## REQUIREMENT
Repeat, exactly, the run of lines that opens with the line containing "pressure_plate();" and closes with the line containing "obj.parent = empty", and leave all other lines out.

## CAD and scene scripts

____

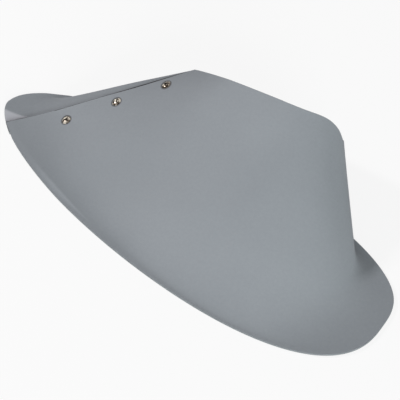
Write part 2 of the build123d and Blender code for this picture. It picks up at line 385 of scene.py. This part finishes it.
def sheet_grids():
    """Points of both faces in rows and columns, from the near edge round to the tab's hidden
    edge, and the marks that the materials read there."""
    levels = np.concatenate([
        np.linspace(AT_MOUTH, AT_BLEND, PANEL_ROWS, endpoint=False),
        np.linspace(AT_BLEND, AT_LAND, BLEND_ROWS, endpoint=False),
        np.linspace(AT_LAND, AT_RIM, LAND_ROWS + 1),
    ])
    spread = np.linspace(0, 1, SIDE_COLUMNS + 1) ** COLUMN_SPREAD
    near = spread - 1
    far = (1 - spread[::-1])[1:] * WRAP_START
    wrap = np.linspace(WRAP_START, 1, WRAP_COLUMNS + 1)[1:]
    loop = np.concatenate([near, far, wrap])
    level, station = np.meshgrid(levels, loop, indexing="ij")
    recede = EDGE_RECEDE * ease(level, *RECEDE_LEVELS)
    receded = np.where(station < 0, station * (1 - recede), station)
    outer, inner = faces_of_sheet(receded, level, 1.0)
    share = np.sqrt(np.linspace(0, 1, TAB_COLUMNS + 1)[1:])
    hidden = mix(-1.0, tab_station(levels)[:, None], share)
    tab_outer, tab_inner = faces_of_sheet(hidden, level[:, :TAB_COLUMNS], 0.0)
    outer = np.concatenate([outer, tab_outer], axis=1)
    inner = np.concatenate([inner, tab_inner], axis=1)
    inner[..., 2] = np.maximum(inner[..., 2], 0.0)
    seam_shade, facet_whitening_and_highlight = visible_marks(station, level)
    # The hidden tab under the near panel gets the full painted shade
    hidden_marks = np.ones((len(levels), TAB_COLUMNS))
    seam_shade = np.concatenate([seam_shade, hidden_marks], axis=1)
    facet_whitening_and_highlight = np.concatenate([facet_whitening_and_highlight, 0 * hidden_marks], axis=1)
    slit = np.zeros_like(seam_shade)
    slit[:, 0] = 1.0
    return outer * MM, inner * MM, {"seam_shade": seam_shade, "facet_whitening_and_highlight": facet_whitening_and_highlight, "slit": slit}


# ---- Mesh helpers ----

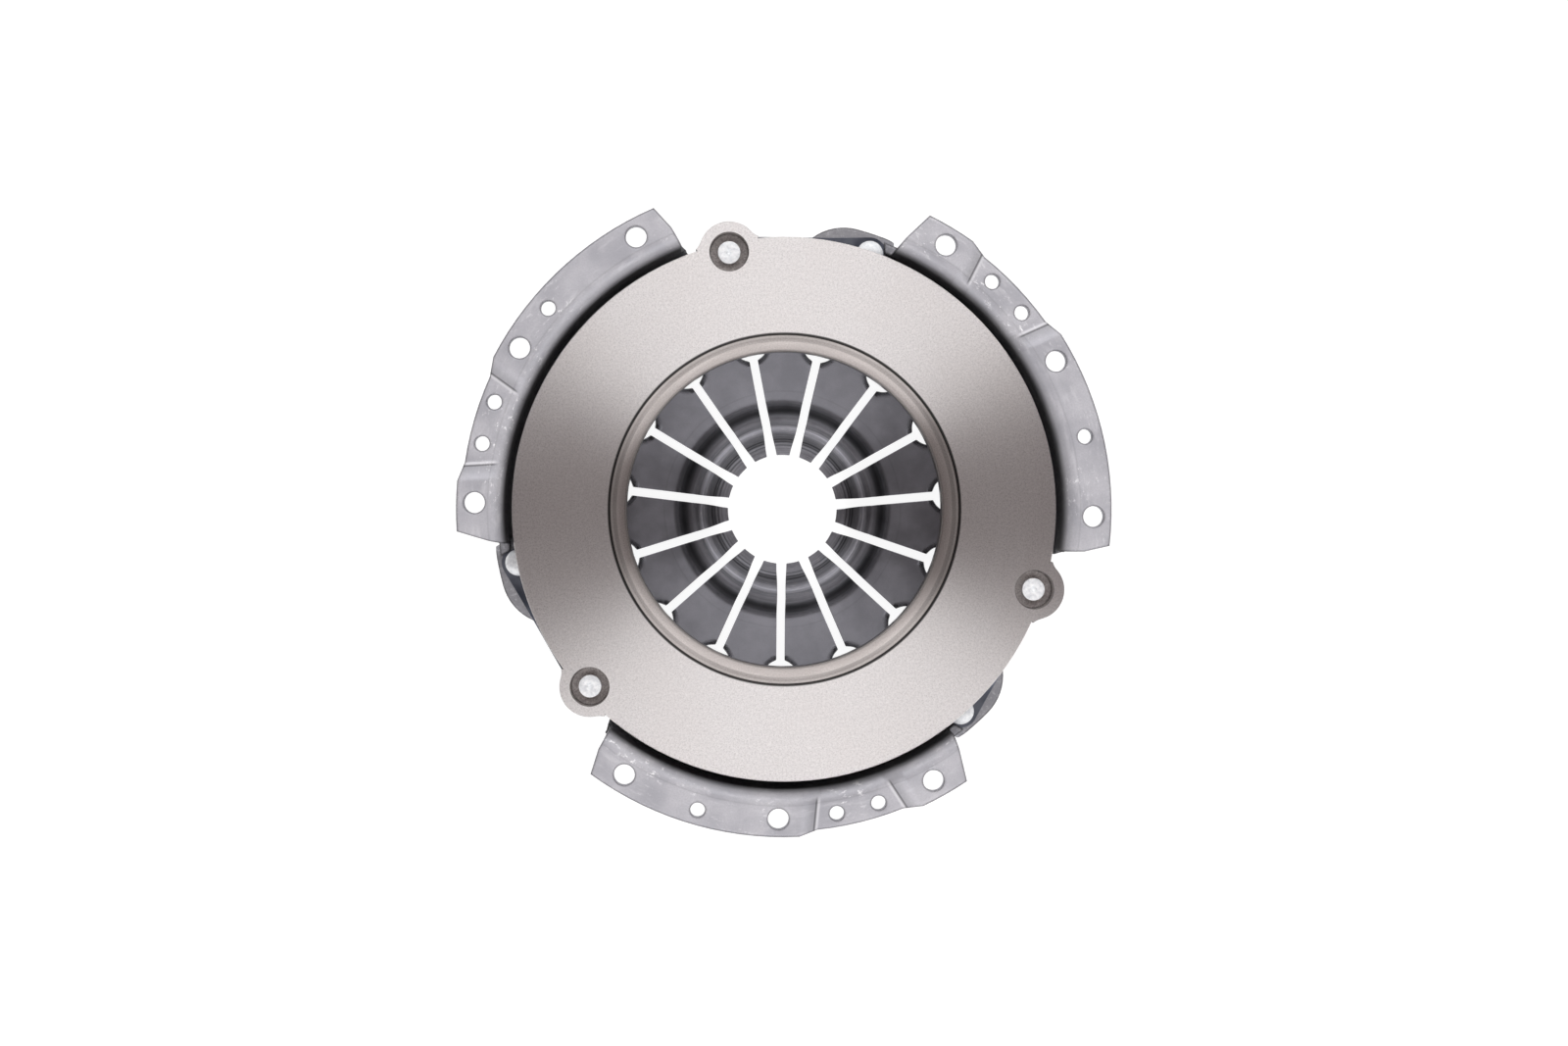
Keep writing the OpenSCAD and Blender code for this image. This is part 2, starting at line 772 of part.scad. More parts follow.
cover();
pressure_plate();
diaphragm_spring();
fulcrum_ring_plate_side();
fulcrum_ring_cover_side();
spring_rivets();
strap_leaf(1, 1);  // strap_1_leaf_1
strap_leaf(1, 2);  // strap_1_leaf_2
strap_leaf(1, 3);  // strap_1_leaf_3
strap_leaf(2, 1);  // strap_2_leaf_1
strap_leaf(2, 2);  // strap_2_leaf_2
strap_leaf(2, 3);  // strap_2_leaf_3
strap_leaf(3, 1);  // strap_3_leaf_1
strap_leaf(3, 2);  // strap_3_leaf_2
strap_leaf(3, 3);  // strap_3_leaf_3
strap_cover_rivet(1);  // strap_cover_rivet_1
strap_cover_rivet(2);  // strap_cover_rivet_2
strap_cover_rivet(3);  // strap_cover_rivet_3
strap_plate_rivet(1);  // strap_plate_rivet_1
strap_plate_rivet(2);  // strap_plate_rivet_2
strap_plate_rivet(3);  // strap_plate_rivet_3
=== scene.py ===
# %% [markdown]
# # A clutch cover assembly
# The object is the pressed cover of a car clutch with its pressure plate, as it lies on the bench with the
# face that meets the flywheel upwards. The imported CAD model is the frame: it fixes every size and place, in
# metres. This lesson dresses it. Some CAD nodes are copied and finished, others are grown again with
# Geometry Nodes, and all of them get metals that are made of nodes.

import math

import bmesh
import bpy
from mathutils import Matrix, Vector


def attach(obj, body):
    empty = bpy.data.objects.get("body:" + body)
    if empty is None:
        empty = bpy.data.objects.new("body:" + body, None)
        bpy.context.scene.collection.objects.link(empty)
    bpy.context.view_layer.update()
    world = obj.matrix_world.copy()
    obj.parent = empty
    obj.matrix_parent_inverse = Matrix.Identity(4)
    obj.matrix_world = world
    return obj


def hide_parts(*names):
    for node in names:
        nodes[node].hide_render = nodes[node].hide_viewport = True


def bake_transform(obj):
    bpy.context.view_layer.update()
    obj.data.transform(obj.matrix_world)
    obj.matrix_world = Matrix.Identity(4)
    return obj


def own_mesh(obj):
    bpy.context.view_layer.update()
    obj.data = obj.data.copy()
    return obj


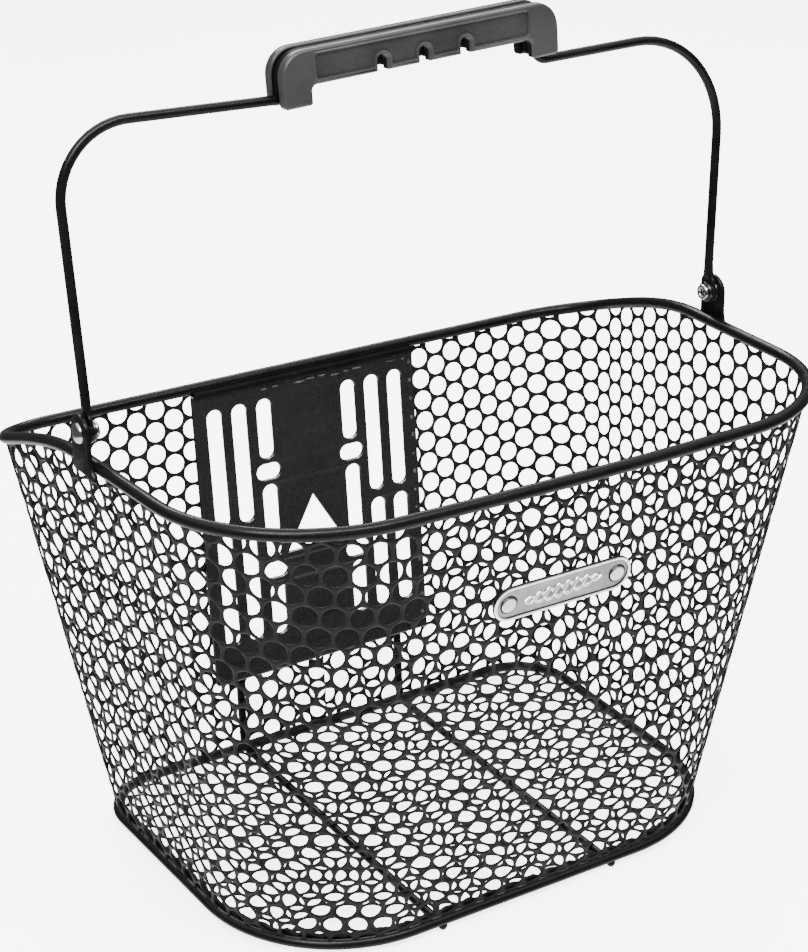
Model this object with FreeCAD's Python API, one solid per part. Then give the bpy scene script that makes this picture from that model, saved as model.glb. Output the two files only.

____

## COMPLETED EXERCISE
pressure_plate();
diaphragm_spring();
fulcrum_ring_plate_side();
fulcrum_ring_cover_side();
spring_rivets();
strap_leaf(1, 1);  // strap_1_leaf_1
strap_leaf(1, 2);  // strap_1_leaf_2
strap_leaf(1, 3);  // strap_1_leaf_3
strap_leaf(2, 1);  // strap_2_leaf_1
strap_leaf(2, 2);  // strap_2_leaf_2
strap_leaf(2, 3);  // strap_2_leaf_3
strap_leaf(3, 1);  // strap_3_leaf_1
strap_leaf(3, 2);  // strap_3_leaf_2
strap_leaf(3, 3);  // strap_3_leaf_3
strap_cover_rivet(1);  // strap_cover_rivet_1
strap_cover_rivet(2);  // strap_cover_rivet_2
strap_cover_rivet(3);  // strap_cover_rivet_3
strap_plate_rivet(1);  // strap_plate_rivet_1
strap_plate_rivet(2);  // strap_plate_rivet_2
strap_plate_rivet(3);  // strap_plate_rivet_3
=== scene.py ===
# %% [markdown]
# # A clutch cover assembly
# The object is the pressed cover of a car clutch with its pressure plate, as it lies on the bench with the
# face that meets the flywheel upwards. The imported CAD model is the frame: it fixes every size and place, in
# metres. This lesson dresses it. Some CAD nodes are copied and finished, others are grown again with
# Geometry Nodes, and all of them get metals that are made of nodes.

import math

import bmesh
import bpy
from mathutils import Matrix, Vector


def attach(obj, body):
    empty = bpy.data.objects.get("body:" + body)
    if empty is None:
        empty = bpy.data.objects.new("body:" + body, None)
        bpy.context.scene.collection.objects.link(empty)
    bpy.context.view_layer.update()
    world = obj.matrix_world.copy()
    obj.parent = empty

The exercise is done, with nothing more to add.